= Lucy Lake =

British female education activist (born 1972)

Lucy Lake OBE (born 3 August 1972) is a leader in the field of female education and Chief Executive of CAMFED (Campaign for Female Education).

== Education ==
Lake studied Human Sciences at Wadham College, University of Oxford (1991).

== Career ==
Lake joined CAMFED in 1994 shortly after it was founded in Zimbabwe. She then led the development of its programs in support of girls' education across the region. Lake took on the role of CEO of CAMFED in 2012. In 2017, she appointed Angeline Murimirwa, one of the first women to have completed her education with CAMFED's support, as Co-Executive to underline the importance of ensuring those who were once marginalised move centre stage as leaders. This move has received acclaim as an example of good governance in international development, including from Julia Gillard.

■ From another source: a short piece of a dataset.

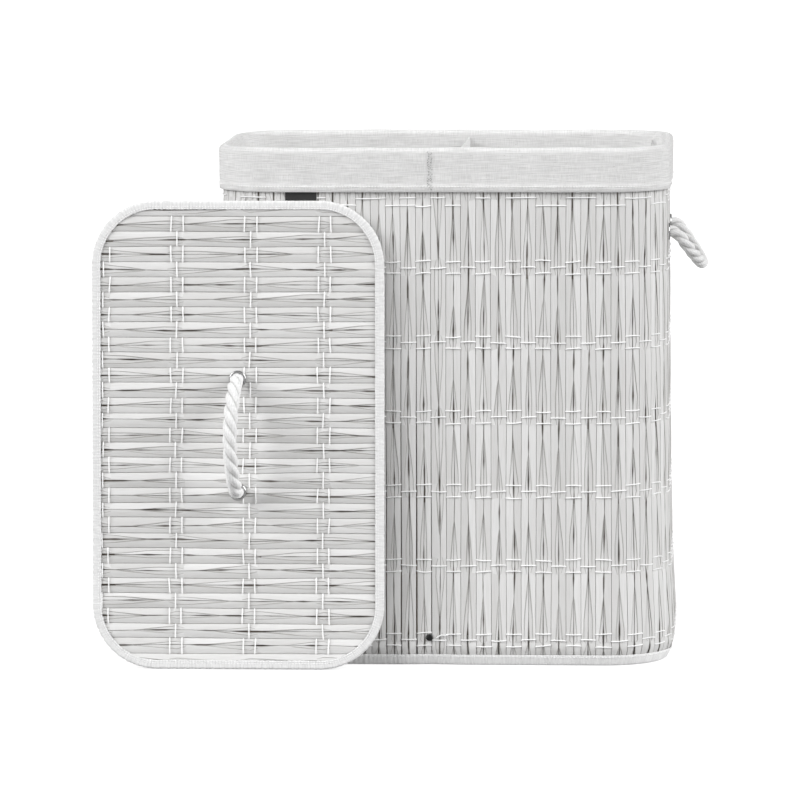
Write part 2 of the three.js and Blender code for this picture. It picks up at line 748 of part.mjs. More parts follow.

Lake was a founding member and co-chair of the United Nations Girls' Education Initiative. She served on the High-Level Steering Group of the Global Education Commission's Workforce Initiative (2017–2020) and is on the advisory board of the UNESCO Global Education Monitoring Report.

In 1998, Lake worked with the first group of young women who had graduated from school with CAMFED's support to set up its alumni, the CAMFED Association. By 2021, the Association had grown to 178,000 women leaders in sub-Saharan Africa, many of whom are now in prominent public positions. A hallmark of the Association is the commitment of its membership to support the younger generation of girls to go to school. Each member is financially supporting an average five other students in her community through education, a multiplier that was described by Nick Kristof in the New York Times as "a perpetual motion machine".

== Honours and awards ==
In 2020, Lake was awarded the Yidan Prize for Education Development the world's largest education prize, alongside Murimirwa. She was appointed an Officer of the Order of the British Empire (OBE) in the 2019 New Year's Honours for "services to young people in Africa".

Under Lake's tenure, CAMFED has been awarded the Hilton Humanitarian Prize and the Princess of Asturias Award for International Cooperation (2021). It has also been the recipient of a UN Global Climate Action Award and has been recognised by the OECD DAC for best practice in taking development innovation to scale.